Texas and Florida were solid, but Oklahoma was downright pissed and took it out on Florida State in a 47-17 rout that at times brought to mind the 2008 OU squad.
Colorado and Colorado State lost 103-13 against Cal and Nevada. Ski season, anyone?
Oregon trailed Tennessee 13-6, but then tied the game on a LaMichael James 72-yard touchdown run where every single Tennessee player had a chance to tackle him. James started right, didn’t like what he saw, went back left, found a crease, changed speeds, got caught up in traffic, cut right, broke a few tackles, went back left, stopped off for a Coke, signed an autograph, changed his shirt, then scored. And the rout was on. Ducks 48, Vols 13.
Shaky Smithson is not the drunken comic sidekick in a Randolph Scott film. He’s actually Utah’s punt returner. Pretty good one, too. Utes 38, UNLV 10.
Also in the Mountain West, Air Force just worked BYU, 35-14.
Marshall had West Virginia on the ropes Friday night, but let them escape in overtime, 24-21.
On Thursday night, Mississippi State gave Auburn all they wanted, but fell just short. Auburn 17, MSU 14.
Iowa won the coveted Cy-Hawk trophy game, easily topping Iowa State, 35-7.
Les Miles did not (yet) find a way to lose to Vanderbilt. LSU 27, Vandy 3.
Kansas lost last week to North Dakota State, 6-3. The Jayhawks changed quarterbacks and the new guy, Jordan Webb, led a fairly stunning 28-25 upset of Georgia Tech.
There was some pay-to-play on the schedule, but not a lot. TCU did roll up 62 on Tennessee Tech. Arkansas beat ULM; Wisconsin beat San Jose State, Nebraska over Idaho, etc, etc, etc…
Texas Tech scored 20 fewer points on New Mexico than Oregon did…and still won 52-17.
USC scheduled an easy home opener against Virginia and crushed the Cavaliers, 17-14. Wait a second, what?
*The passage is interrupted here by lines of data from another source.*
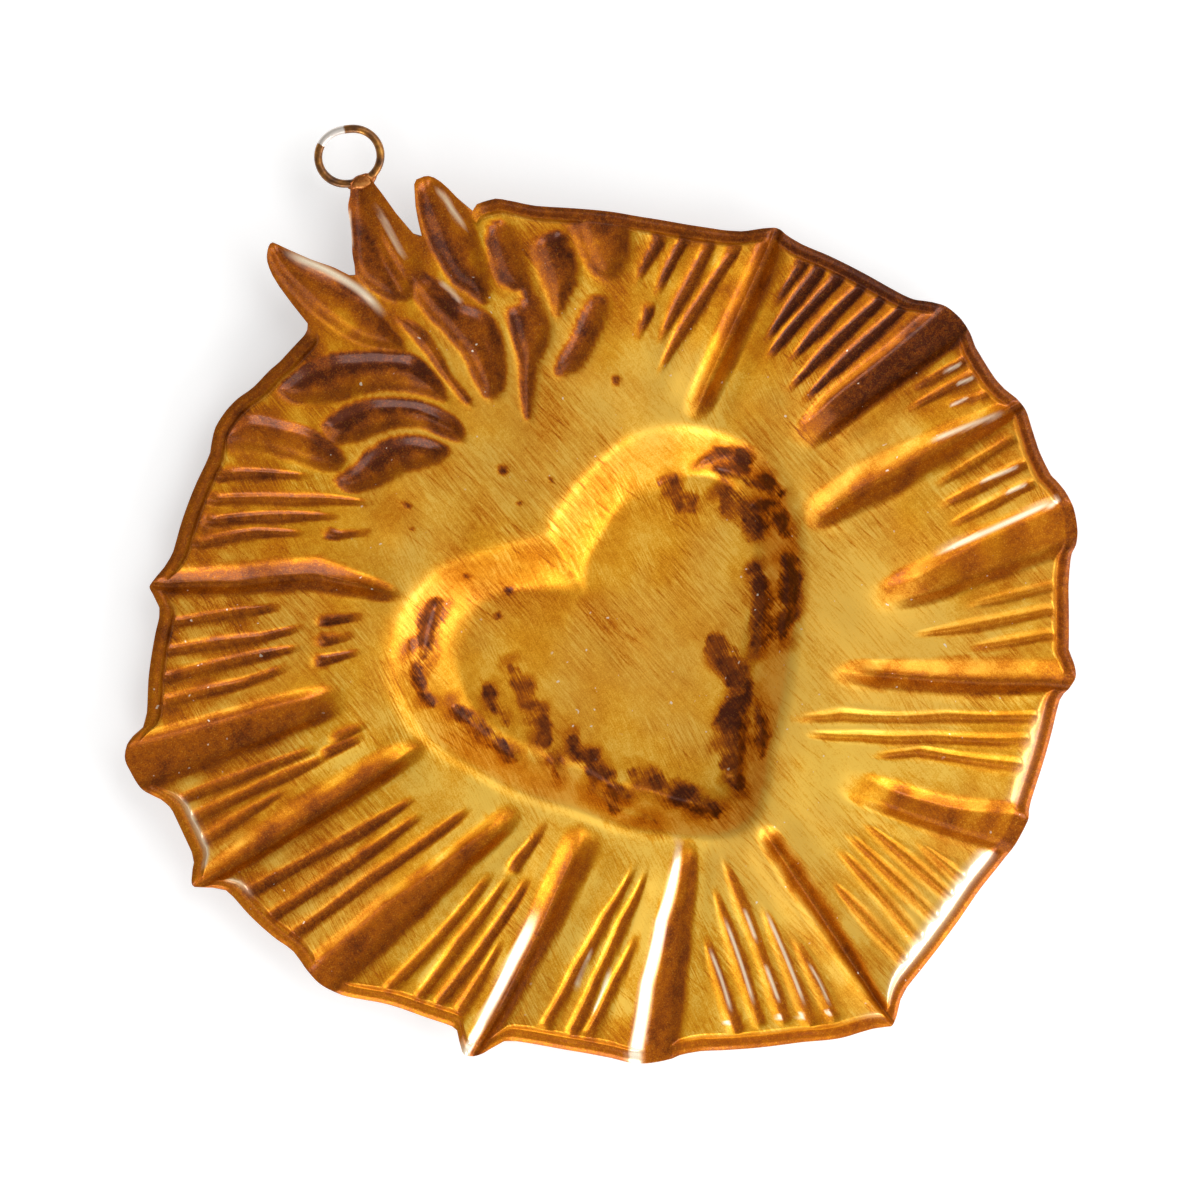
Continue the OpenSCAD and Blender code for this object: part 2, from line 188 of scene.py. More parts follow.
sheet = {
    "thickness": 0.35,      # of the tin, mm, as all lengths here
    "depth": 6.0,           # heart's floor below the ground
    "bandWidth": 1.5, "bandDrop": 1.3, "bandCurl": 0.2,     # the band round the rim
    "wallWidth": 0.7, "broadWall": 1.0, "broadBand": 0.2,   # its wall; wider at the lower right, band narrower
    "lineHalf": 1.22, "lineDepth": 0.68,
    "sway": 0.14,           # slow unevenness of the hand-worked ground
    "soften": 0.4,          # added to the width of a ray's walls
    "shoulder": 0.36, "shoulderWidth": 3.2,     # sag of the ground beside a ray
    "pocketBlur": 0.8, "pocketGrow": 0.6,       # soft edge of a flame's pocket, and how far it reaches out
    "pocketWall": 2.0, "pocketDepth": 0.82,     # times the table's wall and depth
    "bowlFloor": 5.86,      # deepest place of the heart before the dents
    "bowlLead": 2.4, "bowlWidth": 10.4,         # how far outside its outline the slope starts, and its width
    "steepLead": 1.2, "steepWidth": 3.2,        # less of both on its steep sides
    "lightTurn": -50,          # picture direction of the light: walls facing it are painted pale, walls facing away get painted shade
    "litSideTurn": 40,         # the sheet's lit side is at minus this picture direction; it is painted palest there and darker opposite, a painted light gradient
}
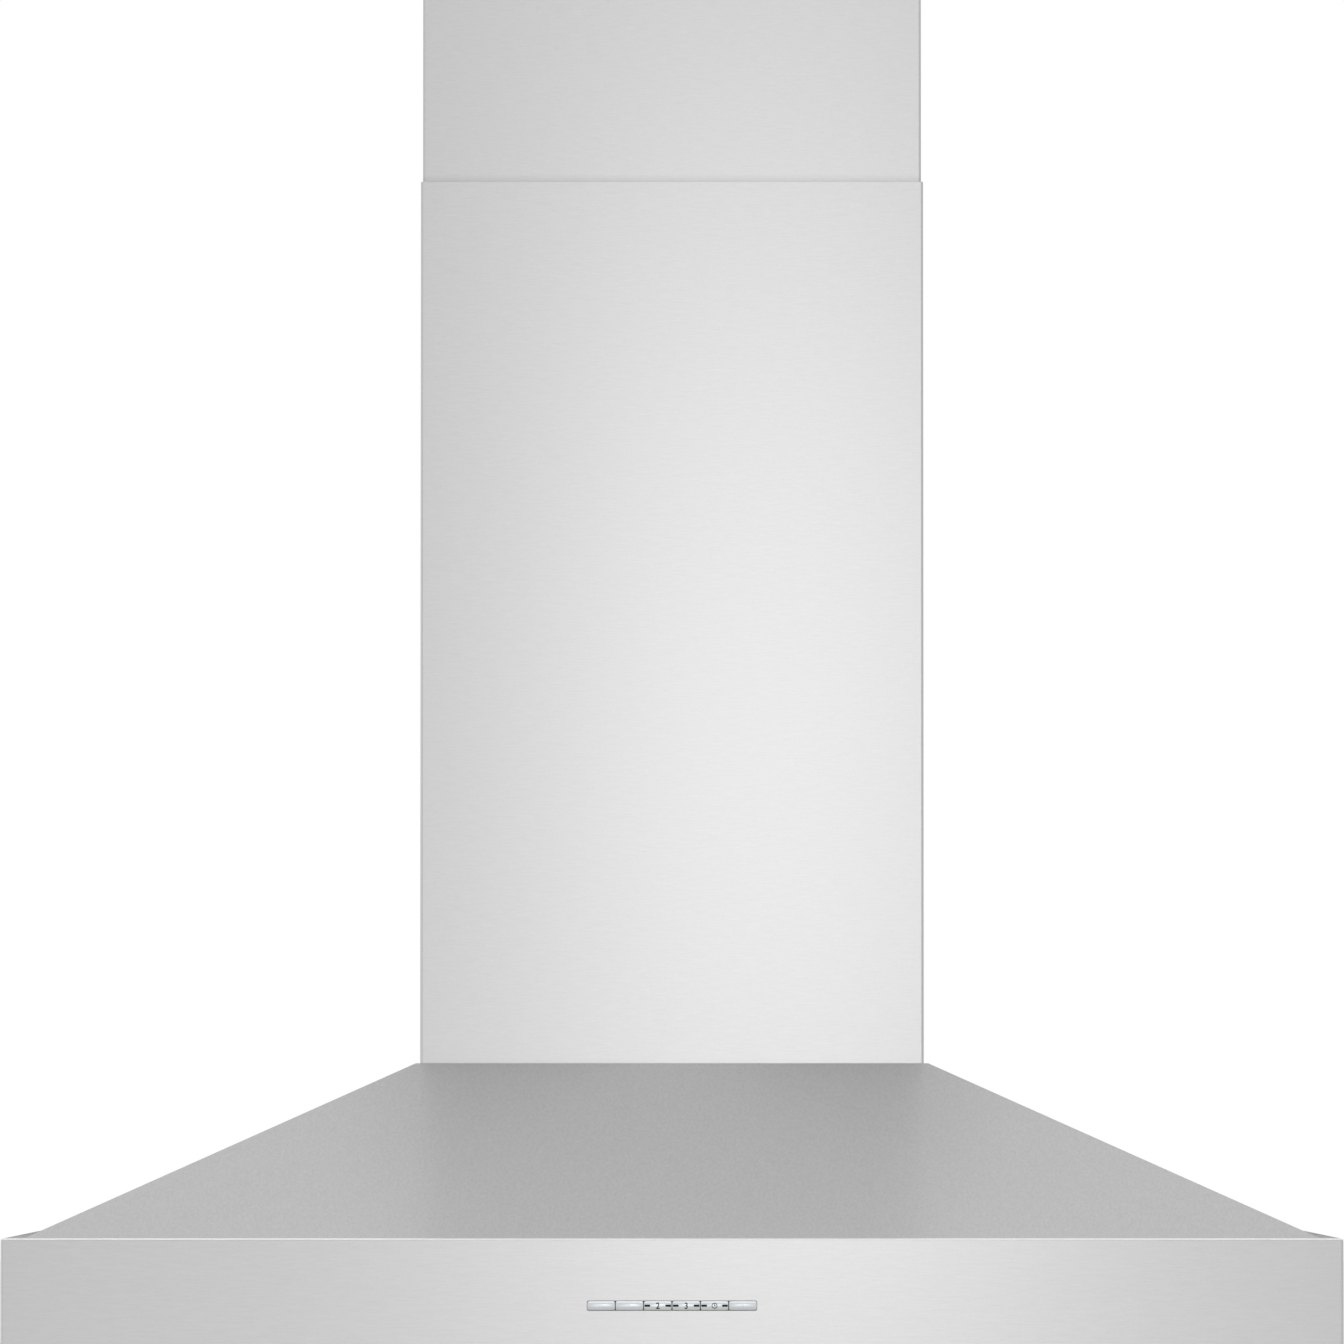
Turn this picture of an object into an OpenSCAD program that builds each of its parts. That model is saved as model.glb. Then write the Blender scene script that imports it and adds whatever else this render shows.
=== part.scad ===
// Wall mount range hood: a pyramid canopy with a telescoping chimney, push buttons,
// three fold-down mesh filters, two lamps and a double-inlet blower with a damper collar.
// X runs along the wall, Y is zero on the wall and falls towards the room, Z is up.
// The origin is the middle of the rear panel's bottom edge, on the wall.

/* [Canopy] */
// Width of the canopy along the wall
canopy_w = 900; // [890:5:1100]
// Depth of the canopy from the wall to the front panel
canopy_d = 500; // [495:5:600]
// Height of the upright front panel
panel_h = 87; // [78:1:110]
// Height of the sloped part above the front panel
rise = 118; // [100:2:180]
// Flat ledge between the front panel and the slopes
ledge = 15; // [8:1:25]
// Thickness of the stainless sheet
sheet = 1; // [0.8:0.1:1.2]
// Outer radius where the sheet is folded
fold_r = 1.6; // [1.4:0.1:2.2]
// Width of the flange turned in along the canopy's bottom edge
rim = 20; // [18:1:22]
// Height of the recess that the fumes gather in, up to the filters
recess = 18; // [14:1:24]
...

This isn’t working out the way it is supposed to so far.
If anyone stayed up to watch it, Stanford was pretty impressive in a 35-0 shellacking of UCLA.
Impressive Showing of the Week: Oklahoma
1. Alabama
2. Ohio State
3. Oregon Without Jeremiah Masoli
4. Oklahoma
5. TCU
6. Probably Texas
7. Maybe Florida
8. Michigan
9. Nebraska
10. South Carolina
Boise State is eleven because life simply isn’t fair. Iowa waits in the wings.